Fernández’ confidantes have been traveling
to this country and elsewhere, whispering about a possible crisis in
governance if Mejía is re-elected. They cite human rights abuses involving
police brutality, as well as possible violations of democratic processes. In
reality, the human rights situation has improved significantly relative to
what it was before Mejía took power.
Mejía’s party has yet to tamper with
electoral processes, whereas Leonel Fernández’ PLD was a world class operator
in attempting to do this in recent balloting. Because of this history of
abuse, 160 accredited observers sponsored by the National Council for Private
Business (CONEP), will oversee the coming election along with other observers.
The flare of the economic boom during the Fernández administration blinded
many, but not all, to the human rights abuses that were occurring under
Fernández’ presidency, most notably affecting Haítians. All of Mejía’s
predecessors have egregiously discriminated against Haítians, beginning with
General Trajillo’s murder of thousands of them along the border between the
two countries, who share the island of Hispañola.
Dominican rulers made it almost a
psychological requirement for Dominicans to strive to be less like their
neighbors and more like North Americans. Fernández allowed these
discriminatory laws to thrive during his watch, while Mejía has worked with
now ousted Haítian President Aristide to rectify the racist anti-Haítian
legislation planted decades ago by Trujillo.
There is some concern regarding how the Dominican electoral process is being
conducted.

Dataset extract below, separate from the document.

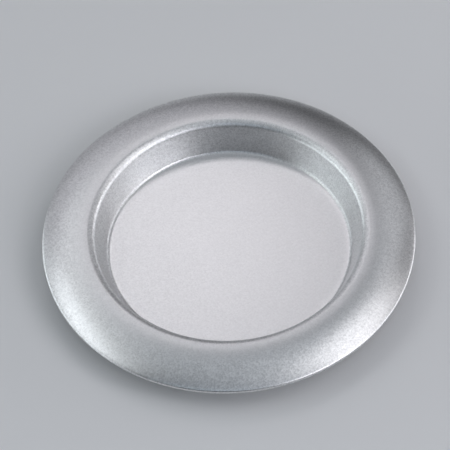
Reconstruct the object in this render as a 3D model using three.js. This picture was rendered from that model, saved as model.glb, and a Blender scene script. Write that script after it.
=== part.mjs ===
// A candle plate: a shallow round dish pressed from one sheet of steel, on four felt pads.
// Millimetres, +Z up. The origin is the centre of the surface that the pads stand on.
import * as THREE from 'three';

// Driving dimensions
const OVERALL_DIAMETER = 120;
const SHEET_THICKNESS = 0.6;
const FLOOR_DIAMETER = 77.2;      // flat part of the floor, where the candle stands
const WELL_DEPTH = 10.7;          // from the floor up to the crest of the lip
const CORNER_RADIUS = 1.2;        // floor to wall, on the upper surface
const WALL_SLOPE = 70;            // degrees from level
const LIP_RADIUS = 3;             // wall to rim, on the upper surface
const RIM_END_SLOPE = 30;         // degrees below level where the domed rim meets the curl
const CURL_RADIUS = 0.9;          // outside radius of the curled edge
const CURL_END_SLOPE = 230;       // degrees: the sheet's end is tucked up under the rim
const PAD_DIAMETER = 10;
const PAD_THICKNESS = 1;
const PAD_CIRCLE_RADIUS = 29;     // from the plate's axis to each pad's centre

// Facets
const TURNS = 72;                 // sides of the dish around its axis
const PAD_SIDES = 32;
const CORNER_STEPS = 3;
const LIP_STEPS = 6;
const RIM_STEPS = 6;
const CURL_STEPS = 10;

const FELT_UNDERSIDE = 0;
const DISH_UNDERSIDE = FELT_UNDERSIDE + PAD_THICKNESS;
const FLOOR_LEVEL = DISH_UNDERSIDE + SHEET_THICKNESS;

const radians = THREE.MathUtils.degToRad;

// One bend of the sheet's section. The slope is measured from level and falls from the wall's slope, through
// zero at the crest, to negative values on the rim. A hollow bend turns upwards and a domed one downwards.
function bend(centre, radius, fromSlope, toSlope, steps, hollow) {
  return { centre, radius, fromSlope: radians(fromSlope), toSlope: radians(toSlope), steps, hollow };
}

// The centre of each bend, so that every stretch of the section runs smoothly into the next one.
function dishBends() {
  const wall = radians(WALL_SLOPE);
  const rimEnd = radians(RIM_END_SLOPE);
  const corner = new THREE.Vector2(FLOOR_DIAMETER / 2, FLOOR_LEVEL + CORNER_RADIUS);
  const wallRise = WELL_DEPTH - (CORNER_RADIUS + LIP_RADIUS) * (1 - Math.cos(wall));
  const crestRadius = corner.x + (CORNER_RADIUS + LIP_RADIUS) * Math.sin(wall) + wallRise / Math.tan(wall);
  const crestLevel = FLOOR_LEVEL + WELL_DEPTH;
  const lip = new THREE.Vector2(crestRadius, crestLevel - LIP_RADIUS);
  const curlCentreRadius = OVERALL_DIAMETER / 2 - CURL_RADIUS;
  const rimRadius = (curlCentreRadius - crestRadius) / Math.sin(rimEnd) + CURL_RADIUS;
  const rim = new THREE.Vector2(crestRadius, crestLevel - rimRadius);
  const curl = new THREE.Vector2(curlCentreRadius, rim.y + (rimRadius - CURL_RADIUS) * Math.cos(rimEnd));
  return [
    bend(corner, CORNER_RADIUS, 0, WALL_SLOPE, CORNER_STEPS, true),
    bend(lip, LIP_RADIUS, WALL_SLOPE, 0, LIP_STEPS, false),
    bend(rim, rimRadius, 0, -RIM_END_SLOPE, RIM_STEPS, false),
    bend(curl, CURL_RADIUS, -RIM_END_SLOPE, -CURL_END_SLOPE, CURL_STEPS, false),
  ];
}

// The points of one side of the sheet, from the axis to the curl's end. depth is how far that side lies
// below the upper surface, square to it.
function sheetSide(bends, depth) {
  const points = [new THREE.Vector2(0, FLOOR_LEVEL - depth)];
  for (const { centre, radius, fromSlope, toSlope, steps, hollow } of bends) {
    const side = hollow ? -1 : 1;
    const sideRadius = radius - side * depth;
    for (let step = 0; step <= steps; step += 1) {
      const slope = THREE.MathUtils.lerp(fromSlope, toSlope, step / steps);
      const across = -side * sideRadius * Math.sin(slope);
      const up = side * sideRadius * Math.cos(slope);
      const point = new THREE.Vector2(centre.x + across, centre.y + up);
      if (point.distanceTo(points.at(-1)) > 1e-6) points.push(point);
    }
  }
  return points;
}

function dish() {
  const bends = dishBends();
  const upper = sheetSide(bends, 0);
  const lower = sheetSide(bends, SHEET_THICKNESS);
  const section = [...lower, ...upper.reverse()];
  const material = new THREE.MeshStandardMaterial({ color: '#c3c5c8', roughness: 0.32, metalness: 1 });
  const mesh = new THREE.Mesh(new THREE.LatheGeometry(section, TURNS), material);
  mesh.name = 'dish';
  mesh.rotation.x = Math.PI / 2;
  return mesh;
}

function feltPad(name, direction) {
  const shape = new THREE.CylinderGeometry(PAD_DIAMETER / 2, PAD_DIAMETER / 2, PAD_THICKNESS, PAD_SIDES);
  const material = new THREE.MeshStandardMaterial({ color: '#4a4a4c', roughness: 1, metalness: 0 });
  const mesh = new THREE.Mesh(shape, material);
  mesh.name = `felt_pad_${name}`;
  mesh.rotation.x = Math.PI / 2;
  mesh.position.set(
    PAD_CIRCLE_RADIUS * Math.cos(direction),
    PAD_CIRCLE_RADIUS * Math.sin(direction),
    FELT_UNDERSIDE + PAD_THICKNESS / 2,
  );
  return mesh;
}

const plate = new THREE.Group();
plate.add(dish());
['right', 'back', 'left', 'front'].forEach((name, quarter) => {
  plate.add(feltPad(name, quarter * Math.PI / 2));
});

export default plate;
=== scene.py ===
"""Candle plate: the looks of a shallow pressed metal dish on four felt pads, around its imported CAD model."""

import math

import bmesh
import bpy
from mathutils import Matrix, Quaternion, Vector, noise


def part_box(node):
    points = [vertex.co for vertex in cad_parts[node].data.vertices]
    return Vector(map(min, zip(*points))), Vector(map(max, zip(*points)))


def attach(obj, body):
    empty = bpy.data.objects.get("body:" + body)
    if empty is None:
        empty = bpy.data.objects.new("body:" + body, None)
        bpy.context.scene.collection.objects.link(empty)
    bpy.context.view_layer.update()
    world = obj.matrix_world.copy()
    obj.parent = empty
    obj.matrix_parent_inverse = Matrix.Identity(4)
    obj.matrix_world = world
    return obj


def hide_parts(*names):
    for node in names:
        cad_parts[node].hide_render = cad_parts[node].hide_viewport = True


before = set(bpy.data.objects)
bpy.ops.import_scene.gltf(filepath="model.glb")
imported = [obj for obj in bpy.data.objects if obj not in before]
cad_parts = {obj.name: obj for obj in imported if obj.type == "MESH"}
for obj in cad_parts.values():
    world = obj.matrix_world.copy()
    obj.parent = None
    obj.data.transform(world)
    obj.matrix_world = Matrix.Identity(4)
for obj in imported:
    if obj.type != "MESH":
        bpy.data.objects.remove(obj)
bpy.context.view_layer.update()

MM = 0.001
SAME_PLACE = 0.0001 * MM

# The dish's section, as in the CAD model
SHEET_THICKNESS = 0.6 * MM
FLOOR_RADIUS = 38.6 * MM
WELL_DEPTH = 10.7 * MM
CORNER_RADIUS = 1.2 * MM
WALL_SLOPE = math.radians(70)
LIP_RADIUS = 3.0 * MM
RIM_END_SLOPE = math.radians(30)
CURL_RADIUS = 0.9 * MM
CURL_END_SLOPE = math.radians(230)

# How finely the section is stepped, in turns about the axis and in steps along each stretch
TURNS = 384
FLOOR_STEPS = 24
CORNER_STEPS = 12
LIP_STEPS = 24
RIM_STEPS = 30
CURL_STEPS = 26
EDGE_STEPS = 8

DISH_LOW, DISH_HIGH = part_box("dish")
OUTER_RADIUS = DISH_HIGH.x
FLOOR_LEVEL = DISH_LOW.z + SHEET_THICKNESS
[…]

Such concern, while somewhat warranted, should not be focused on
Mejía. It certainly is true that Mejía attempted to legally force a change in
his favor through the controversial Ley de Lamas, which would have allowed any
party to come up with as many as five candidates for a presidential election.

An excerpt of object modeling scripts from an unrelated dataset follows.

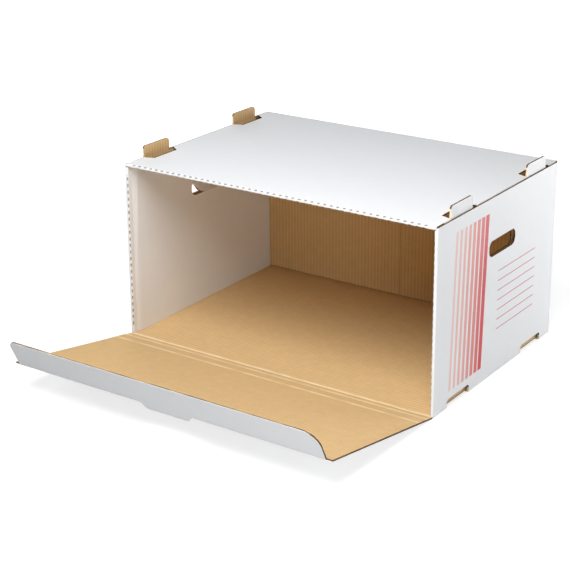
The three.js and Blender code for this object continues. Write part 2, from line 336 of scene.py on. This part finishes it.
def kraft_liner(name, flutes="Y", tilt=0, scores=()):
    # Unbleached kraft liner, left rough: dull, with cloudy pulp, painted shade in its washboard valleys, and paler
    # where it was scored, partly as a painted highlight on the score's ridge
    paper = bpy.context.scene.archive_board.kraft_liner
    return liner(name, paper, 0.85, 0.08, 0.16, flutes, tilt, scores)


def cut_across(name, thickness, run, layer_start, tilt=0):
    """Board knifed across its flutes: two liners, the fluting's wave, and painted shade in the hollows between."""
    board = bpy.context.scene.archive_board
    material, tree, shader = new_material(name, 0.9)
    axes = add_node(tree, "ShaderNodeSeparateXYZ", {"Vector": panel_place(tree, tilt)})
    side = add_node(tree, "ShaderNodeMath", {0: axes.outputs[thickness]}, operation="ABSOLUTE")
    centred = add_node(tree, "ShaderNodeMath", {0: side.outputs[0], 1: layer_start + BOARD / 2},
                       operation="SUBTRACT")
    depth = add_node(tree, "ShaderNodeMath", {0: centred.outputs[0], 1: LAYER / 2, 2: -LAYER / 2},
                     operation="WRAP")
    angle = add_node(tree, "ShaderNodeMath",
                     {0: axes.outputs[run], 1: 2 * math.pi / board.flute_pitch},
                     operation="MULTIPLY")
    swing = add_node(tree, "ShaderNodeMath", {0: angle.outputs[0]}, operation="SINE")
    wave = add_node(tree, "ShaderNodeMath", {0: swing.outputs[0], 1: board.flute_height},
                    operation="MULTIPLY")
    gap = add_node(tree, "ShaderNodeMath", {0: depth.outputs[0], 1: wave.outputs[0]},
                   operation="SUBTRACT")
    to_fluting = add_node(tree, "ShaderNodeMath", {0: gap.outputs[0]}, operation="ABSOLUTE")
    from_middle = add_node(tree, "ShaderNodeMath", {0: depth.outputs[0]}, operation="ABSOLUTE")
    to_liner = add_node(tree, "ShaderNodeMath", {0: BOARD / 2, 1: from_middle.outputs[0]},
                        operation="SUBTRACT")
    nearest = add_node(tree, "ShaderNodeMath", {0: to_fluting.outputs[0], 1: to_liner.outputs[0]},
                       operation="MINIMUM")
    hollow = add_node(
        tree, "ShaderNodeMapRange",
        {"Value": nearest.outputs[0], "From Min": board.paper_line * 0.5,
         "From Max": board.paper_line * 1.2},
        interpolation_type="SMOOTHSTEP",
    )
    paper = add_node(
        tree, "ShaderNodeMixRGB",
        {"Fac": hollow.outputs["Result"], "Color1": rgba(board.cut_paper_and_shade),
         "Color2": rgba(board.painted_hollow_shade)},
    )
    recess = add_node(
        tree, "ShaderNodeBump",
        {"Height": hollow.outputs["Result"], "Strength": 0.6, "Distance": 0.4 * MM}, invert=True,
    )
    tree.links.new(paper.outputs["Color"], shader.inputs["Base Color"])
    tree.links.new(recess.outputs["Normal"], shader.inputs["Normal"])
    return material


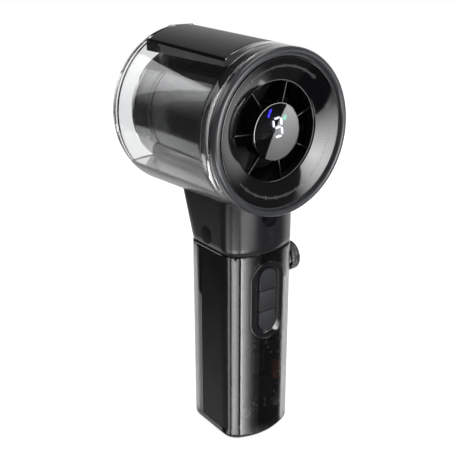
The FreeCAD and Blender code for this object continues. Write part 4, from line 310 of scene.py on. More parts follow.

The most popular candidate from this list
would be able to collect all of the votes across the board for the party’s
victorious candidate, even if they were earmarked for others on the list. The
PRD dominates the legislature, yet refused to pass it. However politically
charged this attempt may have been, Mejía used democratic procedures to
attempt the change, and respected the legislature’s stand when it refused to
cave in.
Mejía has yet to show that he is prepared to
unlawfully mar a democratic election or institution. On the other hand, Leonel
Fernández and his PLD party have previously demonstrated that they are
prepared to go some lengths to see to it that opposing votes are not always
cast or counted.
Economically, most of Mejía’s decisions have
been made under the austere shadow of those measures demanded by the IMF
Stand-by-Agreement. One would be greatly underestimating the gravity of the
country’s current financial obligations to say that the decisions made by the
president (outside of corruption) could readily affect the pain caused by the
Dominican Republic’s prescribed economic rescue mission. At this point, his
responsibility for the wellbeing of the Dominican people could well be almost
taken out of Mejía’s hands. President Mejía
has weathered a difficult time in recent Dominican history, but at the price
of voter alienation and menacingly low poll ratings. Remarkably, his own
personal reputation has remained relatively intact in spite of the fact that
the Baninter debacle has implicated several members of his administration and
in the business community who are close to him.
It must be acknowledged that his credibility
with the international community has been a major factor in securing foreign
aid and loans in times of economic hardship, as well as some foreign
investments. On the other hand, if Fernández were to be re-elected, Mejía’s
somewhat reduced credibility would be replaced by the graft and corruption
that seems to be synonymous with the Fernández administration.